The near horizon: what to watch for
- Microsoft’s next cumulative update/fix will likely target the Secure Launch shutdown regression; administrators should track Release Health and the KB updates for an explicit resolution and a timeline. The vendor has promised a fix in a future update but did not commit to an exact ETA in the advisory.
- Expect continued urgency around emergency security patches when active exploits are observed. When OOB updates are released, check for accompanying SSUs, reboot requirements, and whether the patch touches WinRE or Safe OS images — these are the changes that carry higher operational weight.

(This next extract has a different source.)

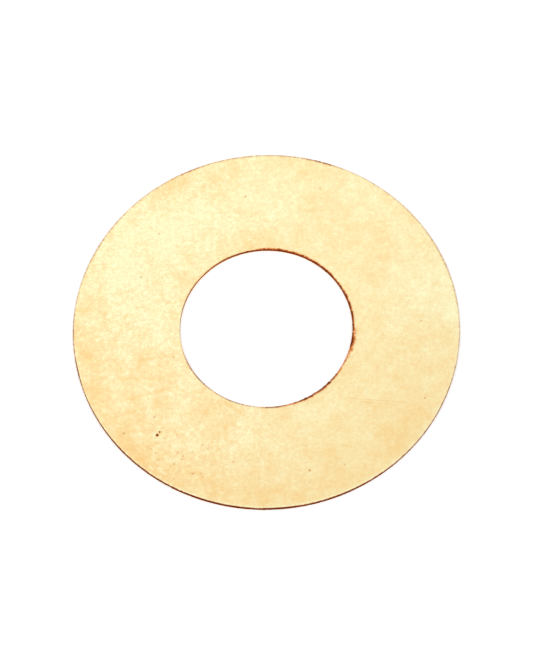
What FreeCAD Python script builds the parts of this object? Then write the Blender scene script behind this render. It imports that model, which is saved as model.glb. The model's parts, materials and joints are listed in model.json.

- Watch for follow‑up guidance on Known Issue Rollback artifacts and targeted mitigations for AVD and Windows 365 authentication issues that emerged in the same servicing window. Using KIR can be safer than broad uninstalls for managed environments.
Conclusion
The recent sequence of emergency patches and the January shutdown regression illustrates a core truth of contemporary endpoint security: patching is a race against active exploitation, but the complexity of modern servicing means rapid fixes can sometimes break narrowly scoped behaviors. Microsoft’s ability to ship out‑of‑band packages and publish interim mitigations is a practical strength. Yet the incident also surfaces deeper operational challenges for administrators who must balance fast remediation with careful testing of hardware‑specific features like
System Guard Secure Launch and recovery tooling like
WinRE.
For most users, the immediate triage is straightforward: install high‑priority security updates, follow Microsoft’s interim guidance if your device exhibits the restart‑on‑shutdown behavior (use shutdown /s /t 0), and notify IT if you manage fleets that include Secure Launch‑enabled machines. For administrators, this episode is a reminder to inventory, pilot, test, and maintain robust recovery and rollback tooling — and to treat update infrastructure itself as a critical asset. The patch treadmill shows no sign of slowing; the right mix of vigilance, testing, and rapid response will remain the best defense against both attackers and unintended regressions.